For 15 minutes, the two groups stood their ground, until PHA officials arrived and negotiated a truce.

"I knew PHA wanted to test us," Joshua said. "They wanted to test our resolve."

Kelvin Jeremiah understands the skepticism. The PHA president anticipates it will linger until the Blumberg towers, which occupy eight acres two miles north of City Hall, crumble this fall.

For decades, the agency has promised change to one of the city's poorest neighborhoods. Nearly 1,400 vacant buildings and lots - the equivalent of 26 football fields - cripple the area.

"I would be the first to concede PHA, as an organization, has not always been the best neighbor or the best partner," Jeremiah said. "That is fundamentally among the things I would like to change."

The neighbors see the development to the west in Brewerytown, to the south in Fairmount and Francisville, and to the east at Temple University. Sharswood, they hope, can benefit.

The PHA wants to be the agent of this change. It has allocated millions in funds for building new homes. It organized countless community meetings in the last year and stressed that displaced residents can find permanent homes in the area. It wants to work with the few existing institutions in Sharswood.
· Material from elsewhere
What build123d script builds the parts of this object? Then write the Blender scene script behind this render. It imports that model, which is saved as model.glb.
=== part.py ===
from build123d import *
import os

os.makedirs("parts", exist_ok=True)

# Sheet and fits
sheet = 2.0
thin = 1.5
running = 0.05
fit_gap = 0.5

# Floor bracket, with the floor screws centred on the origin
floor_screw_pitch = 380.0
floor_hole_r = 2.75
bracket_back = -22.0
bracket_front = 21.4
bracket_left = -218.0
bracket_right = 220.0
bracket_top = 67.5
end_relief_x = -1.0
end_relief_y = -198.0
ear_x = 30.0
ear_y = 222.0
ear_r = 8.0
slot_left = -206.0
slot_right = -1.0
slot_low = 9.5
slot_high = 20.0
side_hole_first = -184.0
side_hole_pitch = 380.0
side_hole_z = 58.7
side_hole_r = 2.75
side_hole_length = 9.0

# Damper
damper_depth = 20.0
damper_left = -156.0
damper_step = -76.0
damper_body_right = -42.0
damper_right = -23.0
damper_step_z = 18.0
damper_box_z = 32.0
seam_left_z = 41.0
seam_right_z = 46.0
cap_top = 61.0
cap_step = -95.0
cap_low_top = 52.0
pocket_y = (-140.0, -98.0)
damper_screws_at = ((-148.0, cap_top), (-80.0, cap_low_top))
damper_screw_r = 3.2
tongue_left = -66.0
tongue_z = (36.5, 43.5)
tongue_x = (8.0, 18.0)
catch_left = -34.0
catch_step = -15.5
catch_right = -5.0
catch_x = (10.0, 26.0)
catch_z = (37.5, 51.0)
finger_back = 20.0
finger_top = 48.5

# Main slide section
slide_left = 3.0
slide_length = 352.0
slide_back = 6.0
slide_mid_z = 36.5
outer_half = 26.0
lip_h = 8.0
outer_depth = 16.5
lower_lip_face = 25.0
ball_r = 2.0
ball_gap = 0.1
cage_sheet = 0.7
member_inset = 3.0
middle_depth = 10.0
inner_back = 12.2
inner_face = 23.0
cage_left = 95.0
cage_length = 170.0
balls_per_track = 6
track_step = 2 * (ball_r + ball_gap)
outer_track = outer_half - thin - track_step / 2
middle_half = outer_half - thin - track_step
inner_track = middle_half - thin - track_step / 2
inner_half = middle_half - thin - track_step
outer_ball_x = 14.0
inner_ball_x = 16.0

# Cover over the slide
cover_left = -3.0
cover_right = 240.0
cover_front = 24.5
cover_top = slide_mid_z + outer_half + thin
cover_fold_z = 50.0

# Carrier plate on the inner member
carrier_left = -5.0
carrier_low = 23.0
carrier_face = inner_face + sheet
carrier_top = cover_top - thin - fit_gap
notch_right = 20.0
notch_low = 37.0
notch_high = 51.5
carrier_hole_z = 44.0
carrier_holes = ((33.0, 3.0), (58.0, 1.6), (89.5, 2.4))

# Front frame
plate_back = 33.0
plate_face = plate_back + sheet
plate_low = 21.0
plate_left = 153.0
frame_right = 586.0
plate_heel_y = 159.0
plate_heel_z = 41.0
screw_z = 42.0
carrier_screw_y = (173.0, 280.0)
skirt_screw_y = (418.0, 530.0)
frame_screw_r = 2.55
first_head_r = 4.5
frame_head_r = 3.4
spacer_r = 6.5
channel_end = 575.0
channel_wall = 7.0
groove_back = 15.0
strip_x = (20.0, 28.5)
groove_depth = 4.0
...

The Peace Park is one of those, and the PHA controls its fate. The garden will be uprooted in June, when ground is broken on the first phase of redevelopment, 57 rental units on 24th Street.

"Obviously something is working here," Joshua said. "Why not work with us to develop the neighborhood?"

Jeremiah, like Joshua, views this as a test. He promised better community interaction, and he said his staff would work to find another location for the garden. There is nothing in writing.

The park is an oasis for the residents of the Blumberg senior building, across the street from the Peace Park. There are no fences; people are free to pluck crops whenever they like. The closest grocery store is nine blocks away, on Temple's campus.

Leroy Smith, 79, pointed his motorized scooter across 24th last weekend. He puffed a cigarette as he watched people clean the garden for the coming spring, and nodded proudly. Smith comes for tomatoes and collard greens.

"This would be a big loss," he said. "This would really be a big loss."

Amia Jackson paced the garden beds last weekend with Joshua and made a list in her spiral notebook. Jackson, 26, is an LSAT instructor who lives in Brewerytown. In her spare time, she is the Peace Park's farm coordinator.

"The okra did amazing for us," she said. "People love the okra."

T.J. Lawrence, a 15-year-old apprentice who lives at Blumberg and is learning to farm, scoffed.

"Okra is disgusting," Lawrence said.

Jackson laughed and said, "You don't have to eat it, T.J."

The Peace Park crew tilled the land three years ago. It imported compost to improve the soil, which is pocked in some spots with bricks from houses long destroyed.

The seeds are donated, the equipment is borrowed, the labor is free.

Last season produced the park's best harvest.

"People have put so much work in on the land here," said Eli Schewel, an arborist who has planted 12 trees at the Peace Park.

Dan O'Brien, an assistant managing director for the city who oversees a neighborhood outreach program called PhillyRising, marveled last summer at the Peace Park's space. "Sometimes," O'Brien said, "we make things more complicated than we should." His hope is for it to survive.

Joshua is willing to relocate the park - with a written guarantee of land.

"We feel the same way PHA feels," Joshua said. "That's the issue. We see ourselves as responsible citizen urban planners. I'm committed to seeing justice in this neighborhood. We're talking about a really suppressed neighborhood. Generational poverty. Institutional neglect. No supermarkets, no schools.

"There is a lot at stake."

The last communication between the sides was the soil-test e-mail and the ensuing staredown. For Joshua, the silence is unsettling. It's time to plant, and the garden could be disrupted without notice.

Jackson, the farm coordinator, is four months pregnant. Her thoughts last weekend turned to one of her favorite images from the summer.

"Kids eating kale," Jackson said. She smiled.